The time for my return to school drew near and I had finished working in the fields.  It was Sabbath, so I rested, and my father was angry.  He no longer wanted to give me the supplies and money I needed for my return to school.

I was to leave on Monday.  On Saturday night I had nothing for the trip and I prayed to God, “Please, send me the money for my trip.”  I was sure that my father wouldn’t give me anything, and in the morning, after I finished packing, my uncle and aunt came and gave me money.  It was enough for the trip!  I was so happy and astonished.  I knew that God had sent the money for me and I thanked Him.

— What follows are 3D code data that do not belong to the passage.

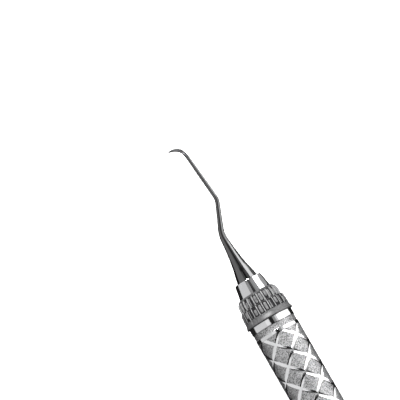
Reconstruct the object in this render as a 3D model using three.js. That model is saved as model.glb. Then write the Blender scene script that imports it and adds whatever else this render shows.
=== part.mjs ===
// A double-ended dental hand scaler: a hollow steel handle with a screw-in working end at each end.
// Each working end is a bent, tapered tip held in a polished nose cone, with a ribbed collar behind it
// to turn it by.
//
// Units are millimetres. The handle's axis runs along X with the front working end towards +X.
// The instrument lies on the surface z = 0 on the rims of its two collars. The origin is under its middle.
// The two tips are a left and right pair: the rear one is the front one turned half round and mirrored.

import * as THREE from "three";

// Handle tube, and the turned bands at each end of its grip
const HANDLE_DIAMETER = 9.5;
const HANDLE_LENGTH = 96.2;
const TUBE_BORE = 8.1;
const END_BAND = 1.37;
const BLASTED_GROOVE = 1.33;
const INNER_BAND = 0.76;
const GROOVE_DEPTH = 0.12;
const TUBE_EDGE = 0.1;

// Threaded bush pressed into each end of the tube, and the seal in its mouth
const THREAD_RADIUS = 3.0;
const BUSH_LENGTH = 9.4;
const BUSH_CHAMFER = 0.3;
const SEAL_SEAT_RADIUS = 3.75;
const SEAL_SEAT_DEPTH = 1.2;
const SEAL_RADIUS = 3.32;
const SEAL_THICKNESS = 0.76;

// Nose cone: distances run outwards from the end of the tube
const NOSE_FACE = 9.18;
const NOSE_FACE_RADIUS = 2.9;
const NOSE_BASE_RADIUS = 3.47;
const NOSE_EDGE = 0.18;
const NOSE_SHOULDER_RADIUS = 3.54;
const NOSE_SHOULDER = 5.3;
const NECK_RADIUS = 2.9;
const STUD_LENGTH = 7.0;
const STUD_CHAMFER = 0.35;

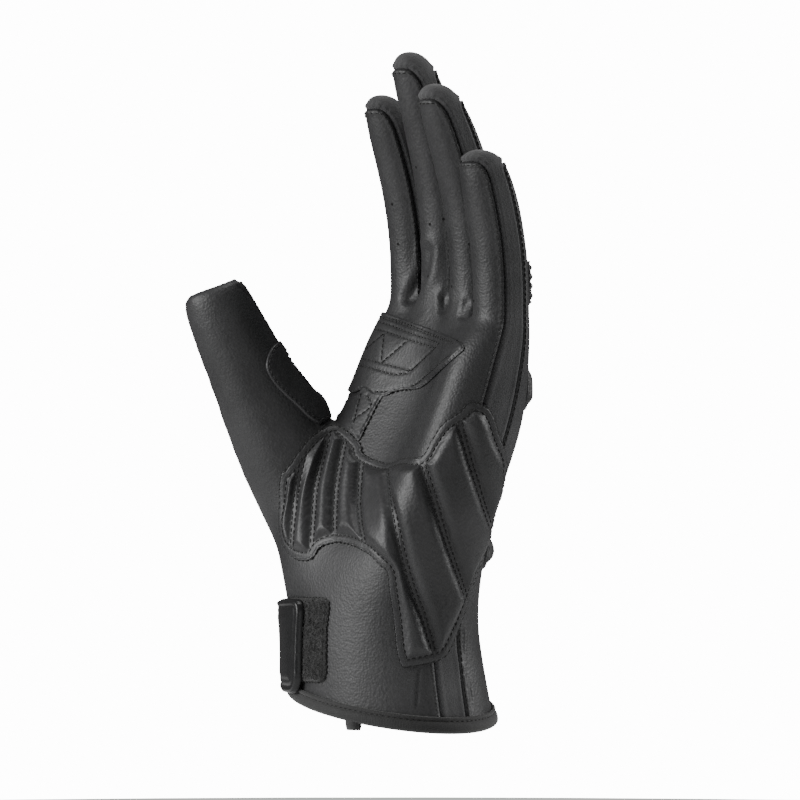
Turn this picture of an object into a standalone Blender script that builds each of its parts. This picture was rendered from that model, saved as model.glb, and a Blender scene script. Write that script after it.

On Monday morning when I was going to leave, I came to the front of the house.  I was going to go down the stairs when my father said, “I will not give you any money any more.  If I wanted to, I could, but because you did not listen to my voice, I will not give you anymore.”

At that moment, I realized that my father didn’t love me like before, and I became very discouraged.  While I hiked up the mountain trail, my heart was heavy with sadness.  When I got to the road, I waited for a car, but none came and I continued to walk.

While traveling, I became sick with a fever, and I couldn’t go on any more.  All I wanted to do was lay down on the side of the road.  All my friends left me and went on, and I was left with my cousin and a little boy.

In my heart I prayed that my worries would disappear and God answered my prayer.  All my worries did disappear, and then I got my strength back and I could walk.  I was very hungry, so I used some of the bus fare money for food.  When I got to Mae Tha Wah, across the river in Thailand, our school principal picked us up, along with several other students.

I am very happy now that I am back at school safely and my teachers love me very much.  The best and biggest thing is that God loves me the most and saved me when I needed help.  I pray that some day my father will call me his child again, and he will love me like before.